En cuanto a su pintura, dice Ruiz
Berrio, comisaria de la muestra:“Tiene una facilidad asombrosa para dibujar,…,
e imprime alma a la persona retratada. El lápiz se desliza entre sus dedos y
sobre el papel con tal maestría, que en poco tiempo tiene hecho el boceto del
retrato. Luego lo va trabajando poco a poco y consigue dejar un acabado
perfecto, con un parecido asombroso,… Sobre todo les da vida, los ojos hablan,
sus miradas son penetrantes unas veces, otras dulces, las sonrisas de los niños
y sus tristezas… Están tan bien expresadas que parece vayas a hablar con
ellos”.
Al artista le gusta trabajar en gran formato
y en primer plano, pues según dice “es en este plano donde se concentra la máxima capacidad expresiva, y
los gestos se intensifican por la distancia mínima que existe entre la cámara y
el protagonista, permitiendo enfatizar el detalle que deseamos resaltar”.

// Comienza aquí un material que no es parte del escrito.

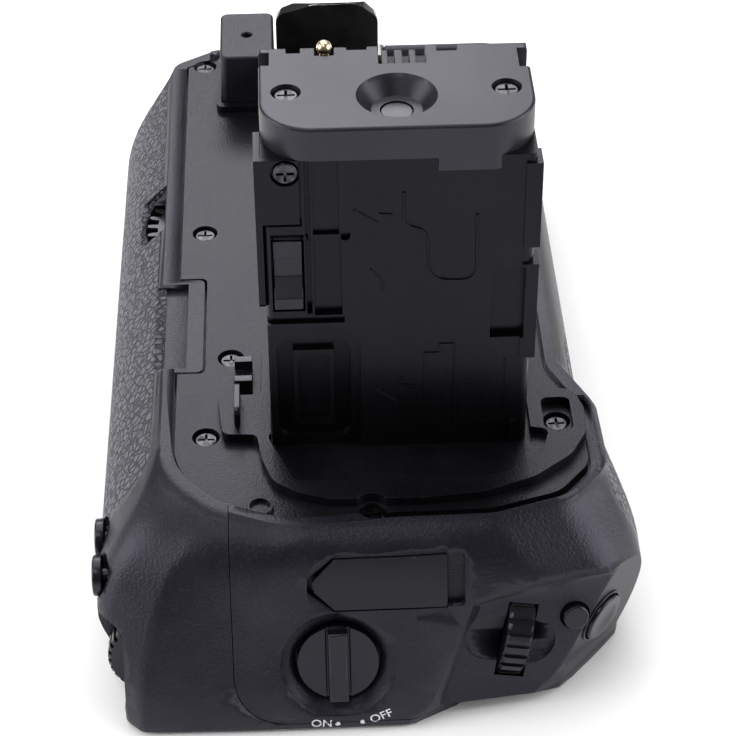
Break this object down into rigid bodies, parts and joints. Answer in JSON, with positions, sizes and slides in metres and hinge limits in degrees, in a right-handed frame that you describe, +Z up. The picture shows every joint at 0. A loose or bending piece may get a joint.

Gusta, asimismo, de hacer retratos a niños, lo que él llama
retratos infantiles, pues considera que “no hay nada más dulce y sincero que el
rostro, la mirada y la expresión de un niño siendo tan entrañable y a la vez
tan pasajero que uno desearía inmortalizarlo para siempre”.
Hace retratos étnicos, mimetizando “rostros
de personas diversas de pueblos diferentes, con infinidad de rasgos de
expresión a destacar, que nos transmiten su pasado con solo una mirada y un
gesto”.
En fin se explaya con los por él
llamados retratos familiares, pues entiende que “recordar la compañía de una buena
amistad, de un amor o la unión incondicional de una familia es esencial en
muchas ocasiones para sentirnos vivos”.
Hablamos, en fin, de una exposición
hecha de emociones que trasmite al que la contempla.